Ok, it may look "nice" having the aerial run round the outside of the device but if that entails the possibility/probablity of loss of reception if part of that aerial comes into contact with the person using it then it would seem pretty obvious that you engineer the design so that that part is in the least likely part of the case to be held and not the most likely place for right handed users.
Maybe its a cunning plan to launch the new Iphone 4R designed for right handed people in a few months time.
So the band around the outside is metal, the antenna, sure, but I'm sure they could find a way to put a tiny amount of clear lacquer or something on it, which still lets near 100% of signal through and looks the same, but crucially breaks the contact between skin and metal?
I'm going to patent that, quick!!
...everything the iPhone can't do, or does badly, is the customer's fault. In an apple-shaped world, the customer is always wrong.
I hope all iPhone customers listen to the word of Jobs and start holding their phones the way Cupertino dictate, which shouldn't be hard as they're used to accepting the Jobsian dictats on where they must buy apps and whether or not they can run Flash etc.
Suck it up, losers!
"the irritating habit of radio particles to act like waves makes things unnecessarily complicated"
While bringing in wave/particle duality earns Brownie points for thoroughness, for all practical purposes you might as well regard phone handsets as emitting radio waves and have done with it.
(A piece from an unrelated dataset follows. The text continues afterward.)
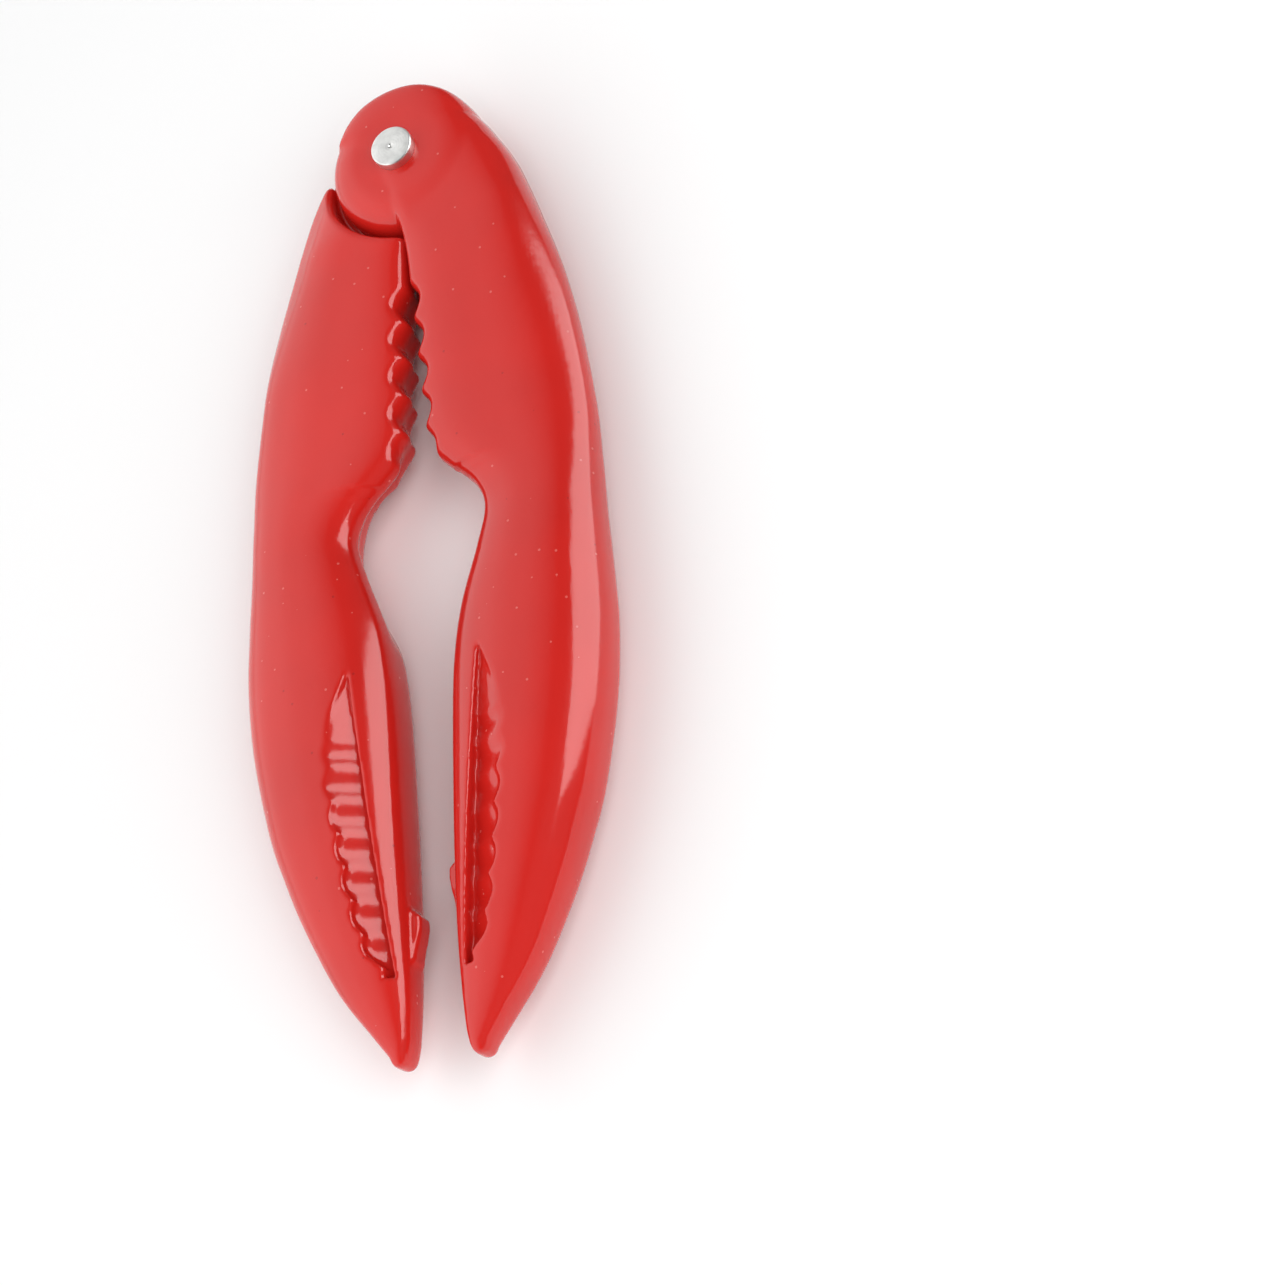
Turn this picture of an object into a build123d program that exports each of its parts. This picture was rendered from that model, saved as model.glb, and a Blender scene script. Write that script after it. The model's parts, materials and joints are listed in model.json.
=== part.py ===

If you ever have so few photons in play that you need to consider them individually, you're so many orders of magnitude below having a usable signal there's no real point in bothering.
because of Planck's law
E = h f
with E the energy of a photon, H Planck's constant and f the frequency. Only at very short wavelengths (think visible light) do individual photons have a measurable effect (such as the photo-electric effect, explained by Einstein using Planck's law, which got him his Nobel prize (NOT relativity)). At radio wavelengths you have so MANY photons that the statistics of individual photons average out and only the wave behaviour is evident.
... is that it is on O2 mate. What a god-awful notwork that is. Only when my iPhone 3GS took its first breath of Vodfone 3G did it begin to perform for the first time in its short life! So absolutely no surprises there that the iPhone 4 phenomenon is even more expressed than it might be on any other network on this planet!
Don't send it back - get it supplied on another network.
Measured signal quality (as opposed to signal strength) has little to do with the actual network and more to do with cell and antenna design (both at the cell and handset) not to mention environmental considerations.
Even the slightest amount of digging will demonstrate that the issue affects all networks fairly equally; see http://www.youtube.com/watch?v=krt4aRqK5L4 for a demonstration on vodafone.
Having access to both Vodafone and O2, I find O2 in the north of England (particularly in rural areas) performs substantially better then Vodafone on simlar hardware. I'm now using a Galaxy S which is performing (signal wise) far better than my HT Desire does in the same areas on the same network. Horses for courses I'm afraid - up here I prefer to be on O2 and count myself lucky I have two options in terms of network because of my work mobile.
It's not just left-handers wo'll be affected. I'm right handed which means I always hold the phone in my left hand (just like you do in the video) because I use my right hand to dial numbers with. I don't then transfer it to my right hand just to have a conversation. Am I just wierd? Glad I didn't buy one of these things anyway, it's hard enough getting a signal where I live as it is...
I'm interested to know if you're by any chance older. I (and most people I know) do one handed thumb dialing, holding the phone as one might a remote control. I know one girl who does two handed texting (ie two thumbs for speed), but the only time I've ever seen anyone use two hands as in index finger and and cradle, is in 80's movies when dialing land lines. Just wondering.